For her performance on the professional circuit, Post was voted the Tour's Rookie of the Year award. Post did not return to the winner's circle on the Tour until 1978; however, she challenged to win on many occasions during that ten-year period. In December 1974, she won the Colgate Far East Open, a non-tour event in Melbourne, Australia.

===Second on 1979 money list===
Post hit her peak form from 1978 to 1981, winning seven of her eight career titles, and became one of the world's top players. She captured back-to-back wins at the Colgate-Dinah Shore Winner's Circle in 1978 and 1979.

For the 1979 season, she finished second on the LPGA money list, and won the Lou Marsh Trophy as Canada's "Athlete of the Year." During her 16 years on the pro tour, Post also had 20 runner-up finishes, including the U.S. Women's Open in 1975.

==Honors==
Several nagging injuries led Post to retire from most LPGA competition by the mid-1980s, but she competed occasionally after that. In 1988, she was elected to the Canada's Sports Hall of Fame and the Canadian Golf Hall of Fame. In 1999, she was inducted into the Ontario Sports Hall of Fame. In 2003, she was honored by her country with membership in the Order of Canada. She was voted No. 8 of the females chosen as Canada's Athletes of the 20th Century.

Post has captained Canada's Nations Cup team, serves as a commentator on televised golf events in Canada, and writes golf instructional articles for several Canadian magazines. She is involved in a number of charitable causes, and runs the Sandra Post School of Golf near Toronto. Post has her own golf apparel firm, and has designed a set of women's golf clubs for the Jazz Golf company.

==Professional wins==
===LPGA Tour wins (8)===

| Legend |
|---|
| LPGA Tour major championships (1) |
| Other LPGA Tour (7) |

| No. | Date | Tournament | Winning score | To par | Margin of victory | Runner(s)-up |
|---|---|---|---|---|---|---|
| 1 | Jun 23, 1968 | LPGA Championship | 72-75-74-73=294 | +2 | Playoff | USA Kathy Whitworth |
| 2 | Apr 2, 1978 | Colgate-Dinah Shore Winner's Circle | 65-74-72-72=283 | –5 | Playoff | AUS Penny Pulz |
| 3 | Aug 20, 1978 | Lady Stroh's Open | 69-71-71-75=286 | –2 | Playoff | USA Pat Meyers USA Kathy Whitworth |
| 4 | Apr 8, 1979 | Colgate-Dinah Shore Winner's Circle (2) | 68-70-68-70=276 | –12 | 1 stroke | USA Nancy Lopez |
| 5 | May 13, 1979 | Lady Michelob | 72-69-69=210 | –9 | 2 strokes | USA Pat Bradley |
| 6 | Sep 23, 1979 | ERA Real Estate Classic | 71-73-70-70=284 | –8 | 2 strokes | USA Donna Caponi |
| 7 | Aug 3, 1980 | West Virginia LPGA Classic | 69-69-73=211 | –5 | Playoff | USA Donna Caponi |
| 8 | Jun 7, 1981 | McDonald's Kids Classic | 69-69-73-71=282 | –6 | 2 strokes | USA Amy Alcott |

Note: Post's wins in the Colgate-Dinah Shore Winner's Circle (now Chevron Championship) were before it became a major championship.

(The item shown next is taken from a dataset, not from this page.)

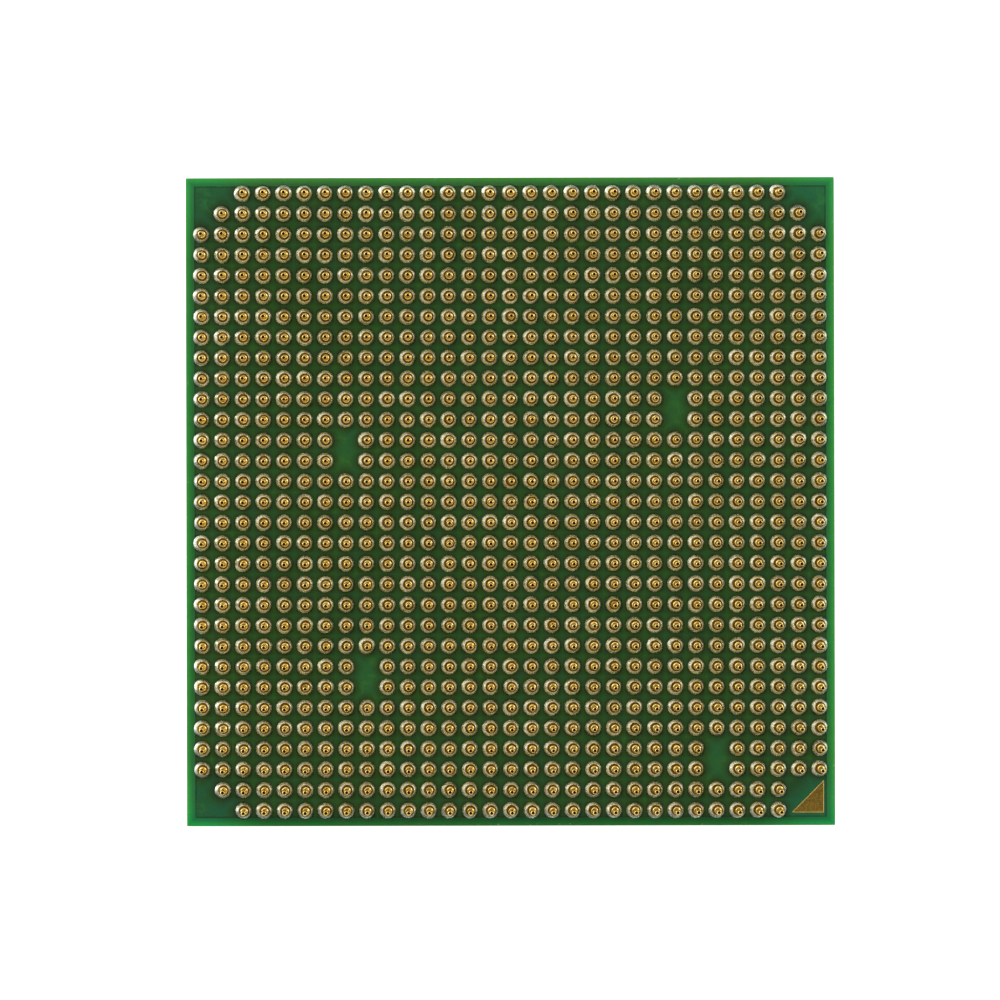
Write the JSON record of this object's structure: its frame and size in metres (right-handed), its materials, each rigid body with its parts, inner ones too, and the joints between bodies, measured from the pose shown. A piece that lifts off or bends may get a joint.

LPGA Tour playoff record (4–2)
| No. | Year | Tournament | Opponent(s) | Result |
|---|---|---|---|---|
| 1 | 1968 | LPGA Championship | USA Kathy Whitworth | Won 18-hole playoff (Post:68, Whitworth:75) |
| 2 | 1976 | Girl Talk Classic | USA Pat Bradley USA Bonnie Lauer USA Judy Rankin | Bradley won with par on second extra hole Lauer and Post eliminated by birdie on first hole |
| 3 | 1978 | Colgate-Dinah Shore Winner's Circle | AUS Penny Pulz | Won with par on second extra hole |
| 4 | 1978 | Lady Stroh's Open | USA Pat Meyers USA Kathy Whitworth | Won with birdie on second extra hole |
| 5 | 1979 | Elizabeth Arden Classic | USA Amy Alcott | Lost to eagle on third extra hole |
| 6 | 1980 | West Virginia LPGA Classic | USA Donna Caponi | Won with birdie on third extra hole |

Sources:

===LPGA of Japan Tour wins (1)===
- 1976 Sun Star Ladies

===Other wins (1)===
- 1974 Colgate Far East Open

==Major championships==
===Wins (1)===

| Year | Championship | Winning score | Margin | Runner-up |
|---|---|---|---|---|
| 1968 | LPGA Championship | +2 (72-75-74-73=294) | Playoff^{1} | USA Kathy Whitworth |

^{1}Won in a playoff (68 Post, 75 Whitworth).